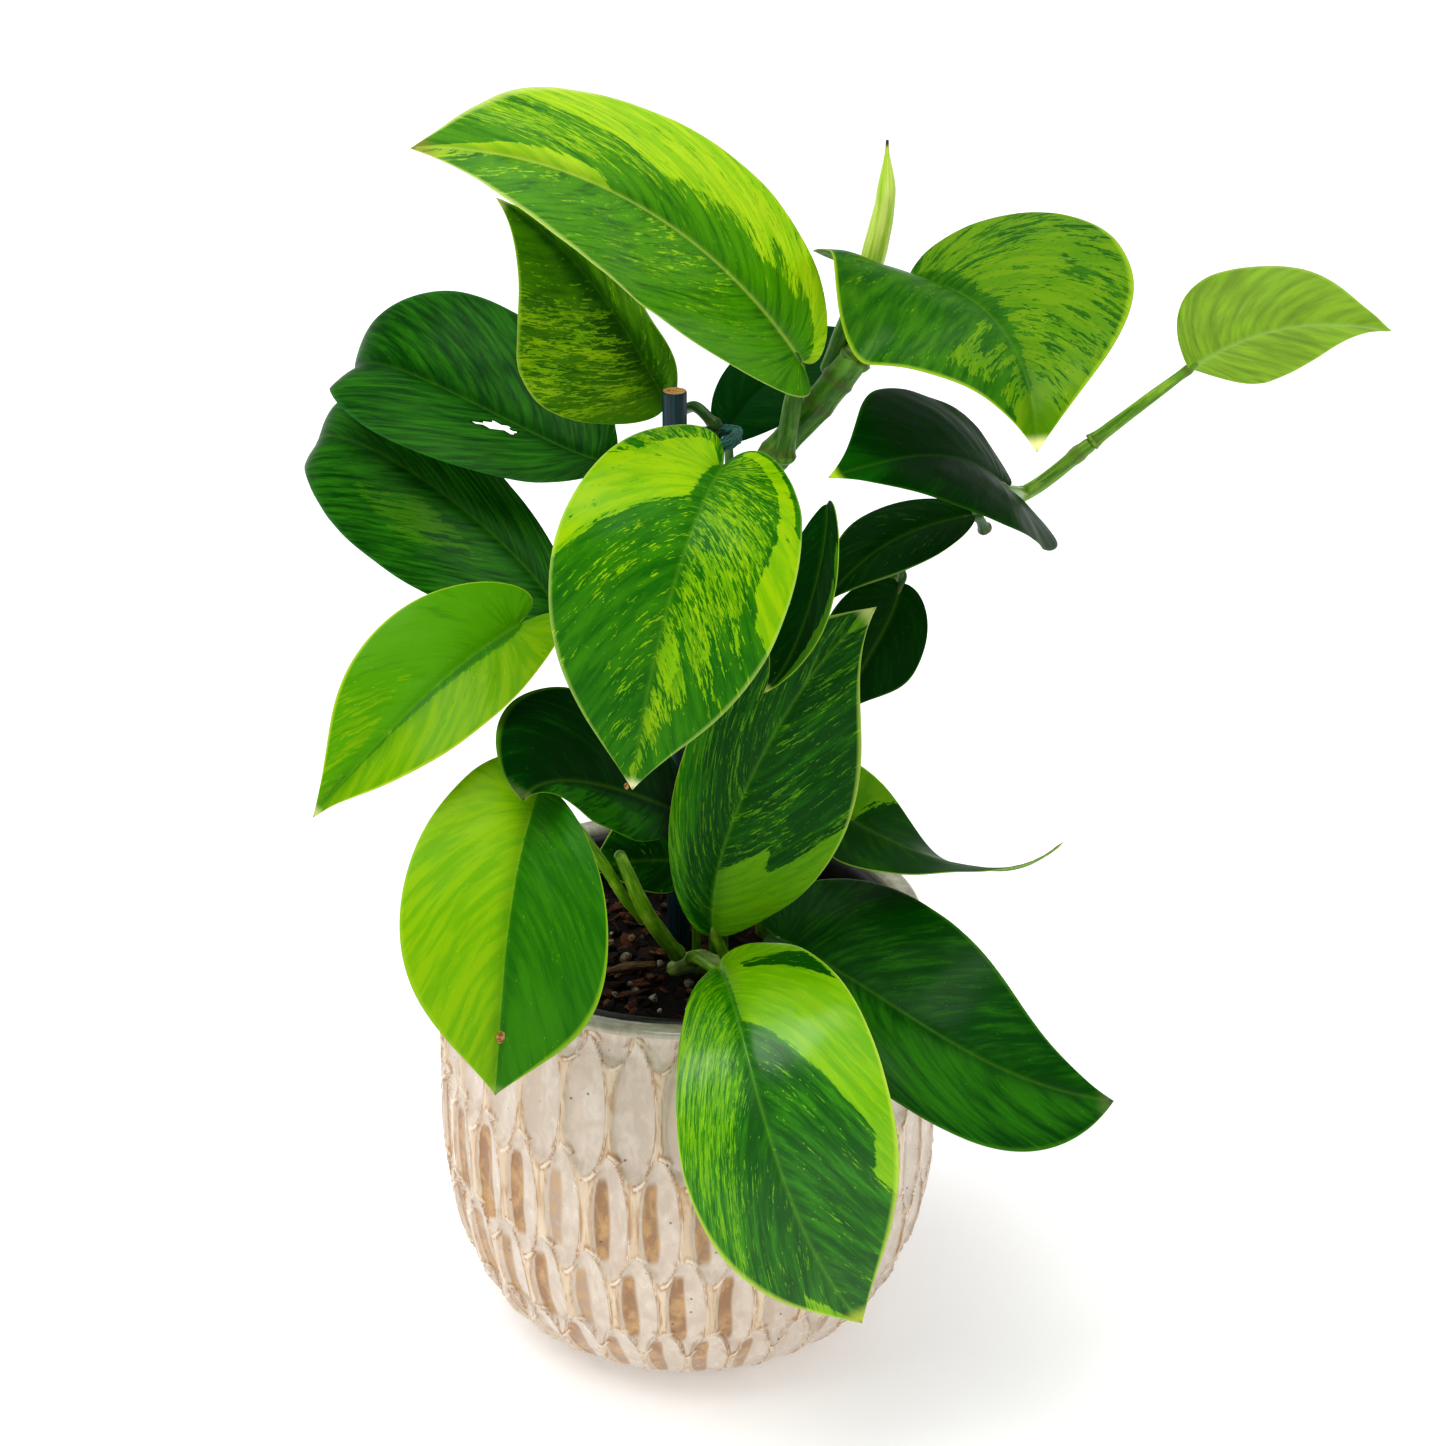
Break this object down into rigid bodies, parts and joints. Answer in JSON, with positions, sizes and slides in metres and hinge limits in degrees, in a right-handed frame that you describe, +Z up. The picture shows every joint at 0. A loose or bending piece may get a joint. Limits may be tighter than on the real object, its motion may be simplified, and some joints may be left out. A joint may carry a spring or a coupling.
{
  "type": "potted houseplant",
  "caption": "Climbing scindapsus with heart-shaped variegated leaves on long stems, tied to a cane, growing in a black nursery pot inside a glazed oval-scooped cachepot",
  "frame": {"origin": "centre of the cachepot's flat base, on the surface it stands on", "axes": "+Z up the pot's axis, -Y towards the side the leaves face, +X to the right seen from that side"},
  "size_m": [0.3077, 0.208, 0.3802],
  "materials": {
    "glazed_ceramic": "glossy cream and brown glazed stoneware",
    "black_plastic": "satin black nursery-pot plastic",
    "potting_mix": "dark moist bark and peat, matte",
    "tie_fibre": "dark teal fuzzy yarn",
    "cane_coat": "cane with a dark coat, pale cut end",
    "root": "dry grey-brown root skin",
    "stem_green": "smooth waxy green stem",
    "shoot_green": "fresh yellow-green rolled leaf",
    "leaf_dark": "dark green leaf, satin",
    "leaf_bright": "variegated green and lime leaf, glossy"
  },
  "bodies": {
    "root": {"cachepot": "glazed_ceramic", "nursery_pot": "black_plastic", "potting_mix": "potting_mix", "plant_tie": "tie_fibre", "support_cane": "cane_coat", "main_stem": "stem_green", "left_vine": "stem_green", "back_vine": "stem_green", "right_vine": "stem_green", "crown_stem": "stem_green", "leaf_sheath": "stem_green", "aerial_root": "root", "new_shoot": "shoot_green", "shoot_sheath": "stem_green", "leaf_a_petiole": "stem_green", "leaf_b_petiole": "stem_green", "leaf_c_petiole": "stem_green", "leaf_d_petiole": "stem_green", "leaf_e_petiole": "stem_green", "leaf_f_petiole": "stem_green", "leaf_g_petiole": "stem_green", "leaf_h_petiole": "stem_green", "leaf_i_petiole": "stem_green", "leaf_j_petiole": "stem_green", "leaf_k_petiole": "stem_green", "leaf_l_petiole": "stem_green", "leaf_m_petiole": "stem_green", "leaf_n_petiole": "stem_green", "leaf_o_petiole": "stem_green", "leaf_p_petiole": "stem_green", "leaf_q_petiole": "stem_green", "leaf_r_petiole": "stem_green", "leaf_s_petiole": "stem_green", "leaf_t_petiole": "stem_green", "leaf_a_blade": "leaf_bright", "leaf_b_blade": "leaf_bright", "leaf_c_blade": "leaf_dark", "leaf_d_blade": "leaf_dark", "leaf_e_blade": "leaf_bright", "leaf_f_blade": "leaf_bright", "leaf_g_blade": "leaf_bright", "leaf_h_blade": "leaf_dark", "leaf_i_blade": "leaf_dark", "leaf_j_blade": "leaf_bright", "leaf_k_blade": "leaf_dark", "leaf_l_blade": "leaf_bright", "leaf_m_blade": "leaf_dark", "leaf_n_blade": "leaf_bright", "leaf_o_blade": "leaf_dark", "leaf_p_blade": "leaf_bright", "leaf_q_blade": "leaf_dark", "leaf_r_blade": "leaf_dark", "leaf_s_blade": "leaf_dark", "leaf_t_blade": "leaf_dark"}
  },
  "joints": []
}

→ **AIM OF THE EXERCISE**:
Collect each line containing the string "bodies".

→ **ANSWER IN FULL**:
Break this object down into rigid bodies, parts and joints. Answer in JSON, with positions, sizes and slides in metres and hinge limits in degrees, in a right-handed frame that you describe, +Z up. The picture shows every joint at 0. A loose or bending piece may get a joint. Limits may be tighter than on the real object, its motion may be simplified, and some joints may be left out. A joint may carry a spring or a coupling.
  "bodies": {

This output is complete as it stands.